Use your imagination with me for just a moment. Pretend that your best friend is moving to a distant city. It's your last night together. You've planned a very special evening. You want this to be one of those nights you will never forget. But you're having trouble getting yourself into the mood for the evening, a kind of cloud hangs over your soul. And finally you speak that which has gone unspoken, you turn to your friend and say: "WHEN will I see you again? Will I EVER see you again? When will you come back?" And imagine your friend, with just a trace of an impish grin on their face, say "well I don't think I'm going to answer that question for you. I think I'll just pop up sometime, unexpected, without warning, like a thief in the middle of the night."… And suddenly you and I find ourselves plump in Matthew's Gospel Chapter 24. The key to that chapter is the third verse where Jesus is with his disciples. It's their last time together and finally one of the disciples asks what everyone has been wanting to ask. He whispers: "Jesus, WHEN will we see you again? WILL we see you again? How will we know when you will be coming again?"… And looking those disciples square in the eye, Jesus simply says "I'm not going to answer that question for you. I'm only going to tell you that I'll pop up without warning, unexpectedly, like a thief in the middle of the night."….. Check out the rest of the story in Matthew 24 for yourself - “if the head of the house had known what time of the night the thief was coming, he would have been on the alert and would not have allowed his house to be broken into. For this reason you also must be ready; for the Son of Man is coming at an hour when you do not expect him." (Vs.43-44)

In reading that verse, something strikes me. Have you ever thought of God as burglar? When you begin to ponder, it starts to make sense.

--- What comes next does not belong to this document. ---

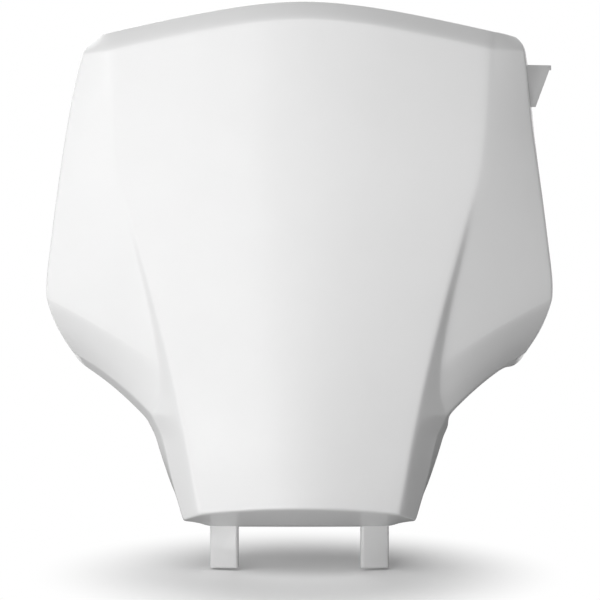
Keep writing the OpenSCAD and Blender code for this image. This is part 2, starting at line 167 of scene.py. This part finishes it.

Isn't that how God came the first time around, this divine break-in we call Christmas. It happened in the middle of the night, without warning, unexpectedly. God, making a kind of unlawful entry, NOT coming to “rob us” but coming to save us!!! When I've listened to people share their faith journeys, it’s not unexpected to hear about a God who travels vertically, moving into our lives from the outside in, from the topside down, catching us without warning, by surprise. Quite candidly, when I look at my life there's a whole trail of divine interventions that have left fingerprints and footprints I can't explain. But in tracking them I can only conclude that there is a God who likes to do the unexpected, a God who likes to surprise us. As Jesus said, "if the head of the house had known what time of the night the thief was coming, he would have been on the alert….for the Son of Man is coming at an hour when you do not expect him." And so I say to Calvin and to the rest of us - to have the spirit of Advent and Christmas means simply, we try to live every day open and alert to the mysteries of God's surprises!